- Edward Snowden believes CBDCs can annihilate savings and make negative interest rates enforceable.
- Prior to Snowden, Dr. Prasad, a Cornell professor, outlined the risks associated with CBDCs.
- Dr. Prasad theorized that at the time of a dire economy, the US could enforce negative interest rates to propel spending.
Edward Snowden has recently outlined his concerns regarding Central Bank Digital Currencies (DBDCs), claiming these government-backed coins can annihilate savings and make negative interest rates enforceable.

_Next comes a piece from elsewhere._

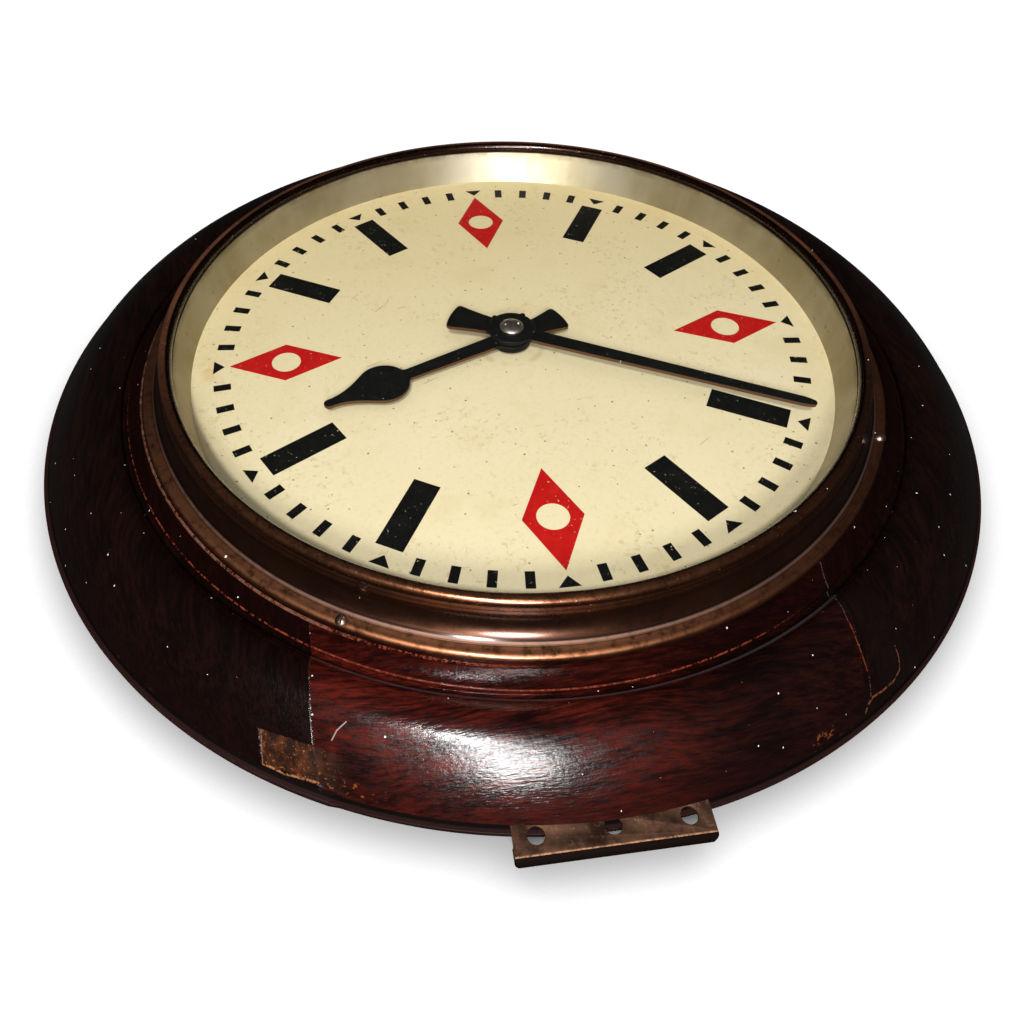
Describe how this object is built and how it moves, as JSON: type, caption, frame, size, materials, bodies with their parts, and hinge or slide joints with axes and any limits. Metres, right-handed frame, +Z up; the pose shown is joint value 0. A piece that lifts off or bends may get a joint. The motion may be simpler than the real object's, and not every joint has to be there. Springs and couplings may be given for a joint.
{
  "type": "slave clock",
  "caption": "Round slave clock for a wall: turned wooden case, brass bezel, glass, cream dial with bars and diamonds, spade and baton hands, impulse movement behind the dial.",
  "frame": {"origin": "centre of the round back, on the plane of the wall that the clock hangs on", "axes": "+X points to 3 o'clock, +Z points up to 12 o'clock, and the dial faces -Y, so +Y points into the wall"},
  "size_m": [0.4453, 0.0554, 0.4528],
  "materials": {
    "case_wood": "dark red-brown lacquer, high gloss, worn",
    "board_wood": "dark varnished board",
    "bronzed": "bronzed, copper wear on the edges",
    "bracket_bronzed": "bronzed sheet",
    "zinc_steel": "zinc plated",
    "silvered": "silvered, satin",
    "glass": "clear, polished",
    "dial_cream": "cream enamel",
    "ink_black": "printed",
    "ink_red": "printed",
    "hand_black": "black paint, semi-gloss",
    "nut_silver": "silvered, polished",
    "plate_brass": "brushed",
    "arbor_steel": "polished",
    "magnet": "ground",
    "bobbin": "moulded",
    "copper_wire": "enamelled copper wire",
    "lead_red": "insulated wire",
    "grommet": "black rubber"
  },
  "bodies": {
    "case": {"wood_surround": "case_wood", "back_board": "board_wood", "board_screws": "zinc_steel", "lower_bracket": "bracket_bronzed", "bracket_screws": "zinc_steel", "hanger_plate": "zinc_steel", "hanger_screws": "zinc_steel", "rear_cover": "bracket_bronzed", "cover_screws": "zinc_steel", "cable_grommet": "grommet", "bezel": "bronzed", "bezel_screws": "zinc_steel", "glass": "glass", "sight_ring": "silvered", "dial_plate": "dial_cream", "minute_marks": "ink_black", "hour_bars": "ink_black", "hour_diamonds": "ink_red", "front_plate": "plate_brass", "back_plate": "plate_brass", "pillars": "plate_brass", "pillar_screws": "zinc_steel", "dial_feet": "plate_brass", "dial_foot_screws": "zinc_steel", "minute_stud": "arbor_steel", "pole_pieces": "arbor_steel", "stator_yoke": "arbor_steel", "stator_posts": "plate_brass", "stator_screws": "zinc_steel", "coil_bobbins": "bobbin", "coil_windings": "copper_wire", "coil_leads": "lead_red", "terminal_block": "bobbin", "terminal_screws": "plate_brass"},
    "minute_work": {"centre_arbor": "arbor_steel", "centre_wheel": "plate_brass", "cannon_pinion": "plate_brass", "minute_hand": "hand_black", "minute_boss": "hand_black", "hand_nut": "nut_silver"},
    "rotor": {"rotor_magnet": "magnet", "rotor_arbor": "arbor_steel", "rotor_pinion": "plate_brass"},
    "transfer_wheel": {"minute_wheel": "plate_brass", "minute_pinion": "plate_brass"},
    "hour_work": {"hour_wheel": "plate_brass", "hour_boss": "hand_black", "hour_hand": "hand_black"}
  },
  "joints": [
    {"name": "minute_spin", "type": "hinge", "parent": "case", "child": "minute_work", "pos_m": [0, -0.02, 0], "axis": [0, 1, 0], "continuous": true},
    {"name": "rotor_spin", "type": "hinge", "parent": "case", "child": "rotor", "pos_m": [0, -0.02, -0.032], "axis": [0, 1, 0], "continuous": true},
    {"name": "transfer_spin", "type": "hinge", "parent": "case", "child": "transfer_wheel", "pos_m": [0.012, -0.03, 0], "axis": [0, 1, 0], "continuous": true},
    {"name": "hour_spin", "type": "hinge", "parent": "case", "child": "hour_work", "pos_m": [0, -0.036, 0], "axis": [0, 1, 0], "continuous": true}
  ],
  "couplings": [
    {"joint": "rotor_spin", "follows": "minute_spin", "ratio": -15},
    {"joint": "transfer_spin", "follows": "minute_spin", "ratio": -0.33333},
    {"joint": "hour_spin", "follows": "minute_spin", "ratio": 0.083333}
  ]
}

Edward Snowden, former computer intelligence consultant at the National Security Agency (NSA) turned whistleblower, declared via a tweet yesterday that CBDCs are “just a useful policy tool for casually annihilating the savings of every wage-worker in the country if they don’t spend them fast enough.”
Snowden’s remarks come after Eswar Prasad, a professor of trade policy at Cornell University, talked about the risks associated with digital versions of national currencies in an article for The New York Times. In the article, Prasad hypothesized a dire strait scenario for the economy where the US could enforce negative interest rates to propel spending. Dr. Prasad asserted:
If cash were replaced with a digital dollar, however, the Fed could impose a negative interest rate by gradually shrinking the electronic balances in everyone’s digital currency accounts, creating an incentive for consumers to spend and for companies to invest.
To keep up with the rapidly evolving digital world, a number of central banks have started exploring the possibility of launching a digitized version of their currencies. Such currencies, dubbed CBDCs, are virtual like crypto-assets. However, they come with explicit downsides — with the most prominent one being privacy concerns.
The Bahamas has already rolled out a digital iteration of its Bahamian Dollar, called the Sand Dollar. Other countries like China, Japan, and Sweden, among others, have conducted multiple pilot trials to prepare for the final roll-out.
CBDCs: “Newest Danger Cresting the Public Horizon”
Being of the same mind as Dr. Prasad, Snowden argued that CBDCs are “a perversion of cryptocurrency, or at least of the founding principles and protocols of cryptocurrency.” He said that govcoins are cryptofascist currencies, meaning they secretly support and admire all things crypto. Snowden added:
[CBDC is] an evil twin entered into the ledgers on Opposite Day, expressly designed to deny its users the basic ownership of their money and to install the State at the mediating center of every transaction.
Snowden is not the first crypto advocate to slam CBDCs, and certainly won’t be the last one either. In late July, Rich Checkan, president and COO at Assets Strategies International (ASI), said CBDCs are terrible for user privacy, adding that “central bank digital currencies were concocted in hell by Satan himself.”
Ironically, banking giants have been unquestionable advocates of CBDCs. In September, the banking giant HSBC admired CBDCs as a form of digital money that can encourage economic growth. The bank even called govcoins a banking innovation, saying they are transparent, stable, and don’t pose threats to customers.
On the contrary, HSBC slammed cryptocurrencies and stablecoins, citing the regulatory uncertainty in the space as a major downside.